## Written task
Send back all the data below, exactly as given.

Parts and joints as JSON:
========================

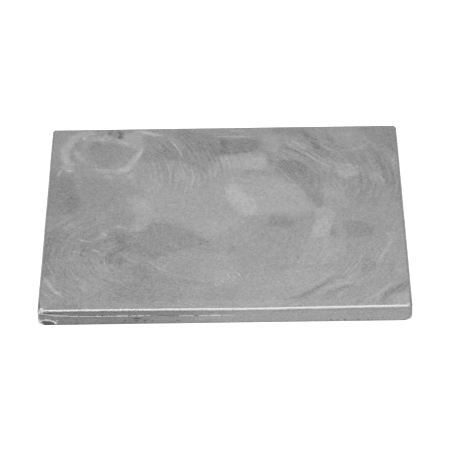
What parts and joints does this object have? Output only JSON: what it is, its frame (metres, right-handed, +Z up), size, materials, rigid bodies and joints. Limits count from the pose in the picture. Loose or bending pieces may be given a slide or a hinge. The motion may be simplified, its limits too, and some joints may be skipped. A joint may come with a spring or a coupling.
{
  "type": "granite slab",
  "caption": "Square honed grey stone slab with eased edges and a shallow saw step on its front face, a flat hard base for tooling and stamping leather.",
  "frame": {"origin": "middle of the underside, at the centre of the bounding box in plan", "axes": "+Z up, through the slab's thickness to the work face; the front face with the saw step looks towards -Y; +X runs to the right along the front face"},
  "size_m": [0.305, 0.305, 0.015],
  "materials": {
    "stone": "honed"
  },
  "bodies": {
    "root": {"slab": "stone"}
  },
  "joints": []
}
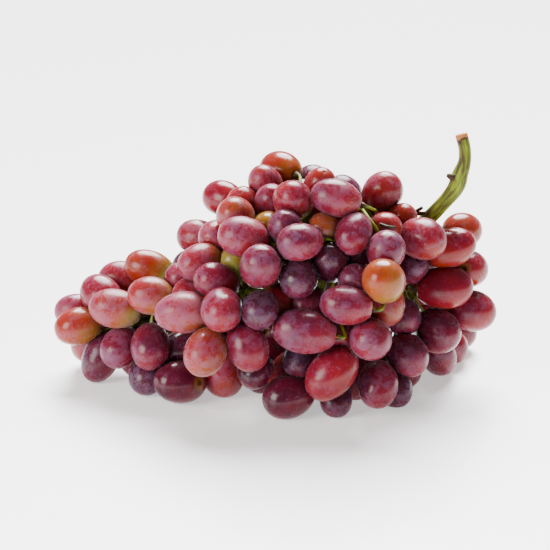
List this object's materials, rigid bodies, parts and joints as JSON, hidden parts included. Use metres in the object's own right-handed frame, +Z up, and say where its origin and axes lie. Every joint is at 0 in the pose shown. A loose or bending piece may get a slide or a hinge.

========================

## In response
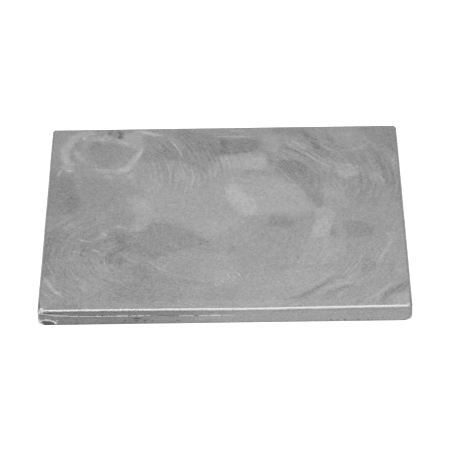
What parts and joints does this object have? Output only JSON: what it is, its frame (metres, right-handed, +Z up), size, materials, rigid bodies and joints. Limits count from the pose in the picture. Loose or bending pieces may be given a slide or a hinge. The motion may be simplified, its limits too, and some joints may be skipped. A joint may come with a spring or a coupling.
{
  "type": "granite slab",
  "caption": "Square honed grey stone slab with eased edges and a shallow saw step on its front face, a flat hard base for tooling and stamping leather.",
  "frame": {"origin": "middle of the underside, at the centre of the bounding box in plan", "axes": "+Z up, through the slab's thickness to the work face; the front face with the saw step looks towards -Y; +X runs to the right along the front face"},
  "size_m": [0.305, 0.305, 0.015],
  "materials": {
    "stone": "honed"
  },
  "bodies": {
    "root": {"slab": "stone"}
  },
  "joints": []
}
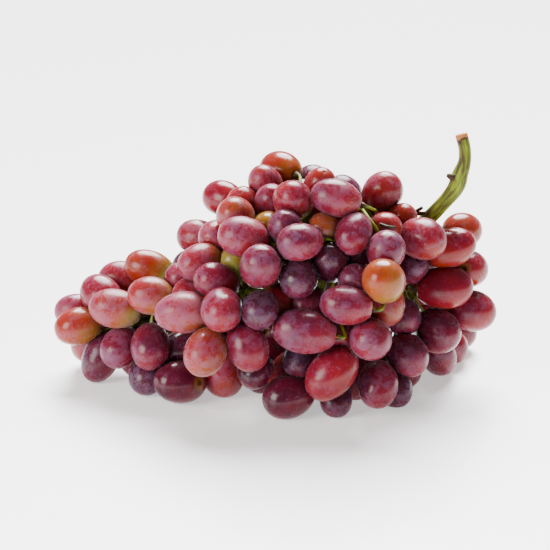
List this object's materials, rigid bodies, parts and joints as JSON, hidden parts included. Use metres in the object's own right-handed frame, +Z up, and say where its origin and axes lie. Every joint is at 0 in the pose shown. A loose or bending piece may get a slide or a hinge.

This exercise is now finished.